§ WHAT IS NEEDED:
From the listing below, work out how many lines contain "Blender". Reply with that number only.

╭─ SOURCE DATA

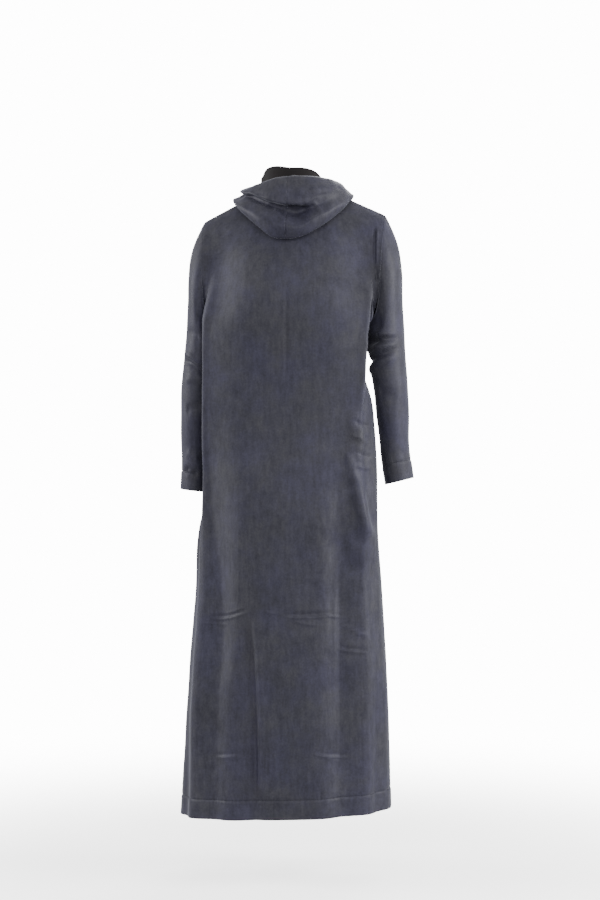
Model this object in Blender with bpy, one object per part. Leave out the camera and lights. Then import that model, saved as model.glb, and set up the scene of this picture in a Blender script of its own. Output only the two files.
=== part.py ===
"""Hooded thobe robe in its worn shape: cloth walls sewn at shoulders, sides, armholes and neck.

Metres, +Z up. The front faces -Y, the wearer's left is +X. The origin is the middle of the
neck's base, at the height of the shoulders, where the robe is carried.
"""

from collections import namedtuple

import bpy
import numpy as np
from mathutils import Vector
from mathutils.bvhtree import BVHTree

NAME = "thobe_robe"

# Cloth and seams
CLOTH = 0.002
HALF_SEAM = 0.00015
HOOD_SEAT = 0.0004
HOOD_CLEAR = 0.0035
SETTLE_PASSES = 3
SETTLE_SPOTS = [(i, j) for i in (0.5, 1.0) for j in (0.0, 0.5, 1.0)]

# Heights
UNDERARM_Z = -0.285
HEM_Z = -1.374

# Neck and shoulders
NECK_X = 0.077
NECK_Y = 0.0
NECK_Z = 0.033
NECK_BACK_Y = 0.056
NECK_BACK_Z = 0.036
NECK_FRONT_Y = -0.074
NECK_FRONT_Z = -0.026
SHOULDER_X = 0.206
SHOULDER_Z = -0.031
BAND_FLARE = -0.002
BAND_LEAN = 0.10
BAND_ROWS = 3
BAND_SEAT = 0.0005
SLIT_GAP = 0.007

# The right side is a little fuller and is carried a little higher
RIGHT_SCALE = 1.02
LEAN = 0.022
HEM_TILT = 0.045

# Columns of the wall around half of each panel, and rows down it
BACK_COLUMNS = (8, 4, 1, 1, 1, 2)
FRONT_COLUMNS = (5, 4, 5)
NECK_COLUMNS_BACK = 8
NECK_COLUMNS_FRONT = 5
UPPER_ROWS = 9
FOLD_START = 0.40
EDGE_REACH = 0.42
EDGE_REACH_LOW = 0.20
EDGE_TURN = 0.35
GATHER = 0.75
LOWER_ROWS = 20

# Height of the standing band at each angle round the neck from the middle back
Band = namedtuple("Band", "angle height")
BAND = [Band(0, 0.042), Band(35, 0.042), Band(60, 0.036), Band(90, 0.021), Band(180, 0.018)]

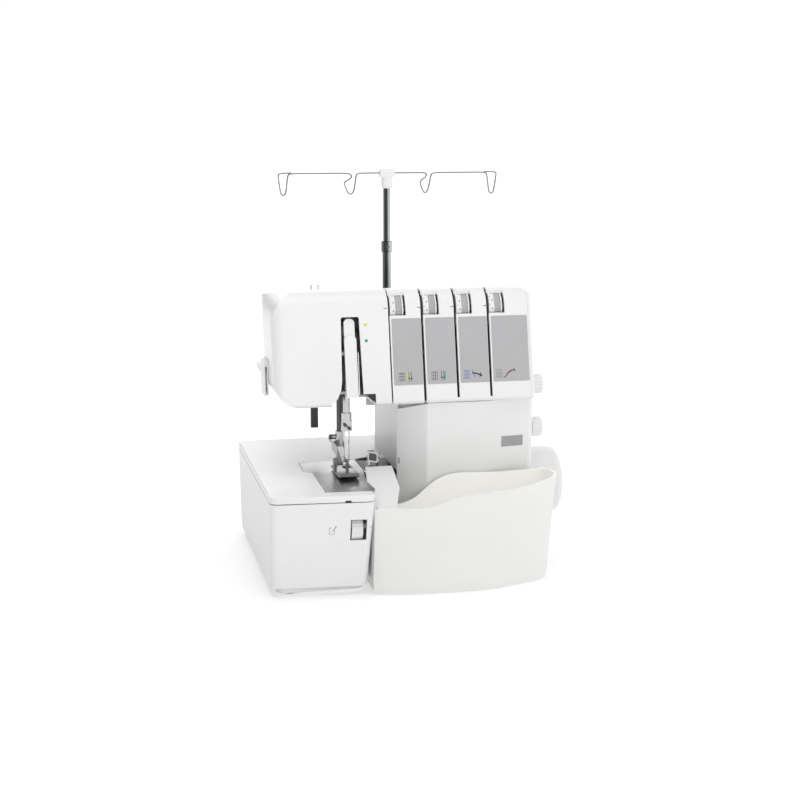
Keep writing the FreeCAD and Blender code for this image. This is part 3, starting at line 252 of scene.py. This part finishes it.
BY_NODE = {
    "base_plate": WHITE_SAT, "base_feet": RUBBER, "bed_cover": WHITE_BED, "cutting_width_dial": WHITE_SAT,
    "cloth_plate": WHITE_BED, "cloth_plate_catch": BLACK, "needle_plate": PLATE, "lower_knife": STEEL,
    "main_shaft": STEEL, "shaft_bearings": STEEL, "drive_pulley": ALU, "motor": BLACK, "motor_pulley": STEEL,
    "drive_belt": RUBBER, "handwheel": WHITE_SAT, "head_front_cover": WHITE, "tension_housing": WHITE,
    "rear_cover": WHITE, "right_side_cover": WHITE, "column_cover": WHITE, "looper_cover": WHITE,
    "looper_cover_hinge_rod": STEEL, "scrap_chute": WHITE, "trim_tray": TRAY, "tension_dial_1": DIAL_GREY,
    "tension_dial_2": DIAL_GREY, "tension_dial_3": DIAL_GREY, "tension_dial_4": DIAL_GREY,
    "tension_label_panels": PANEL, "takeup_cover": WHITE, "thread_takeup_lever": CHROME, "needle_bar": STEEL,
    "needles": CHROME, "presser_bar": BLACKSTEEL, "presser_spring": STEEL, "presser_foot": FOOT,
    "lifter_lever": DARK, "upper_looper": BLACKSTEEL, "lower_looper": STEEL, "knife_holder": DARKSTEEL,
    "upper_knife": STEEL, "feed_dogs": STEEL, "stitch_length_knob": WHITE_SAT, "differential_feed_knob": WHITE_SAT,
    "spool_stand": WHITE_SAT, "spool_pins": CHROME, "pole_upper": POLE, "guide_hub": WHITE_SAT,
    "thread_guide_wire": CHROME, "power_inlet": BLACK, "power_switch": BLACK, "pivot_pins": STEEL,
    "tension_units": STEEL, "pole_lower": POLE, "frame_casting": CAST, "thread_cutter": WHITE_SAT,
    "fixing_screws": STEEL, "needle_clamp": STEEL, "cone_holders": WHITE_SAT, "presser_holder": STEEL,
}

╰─

§ TASK ANSWER:
2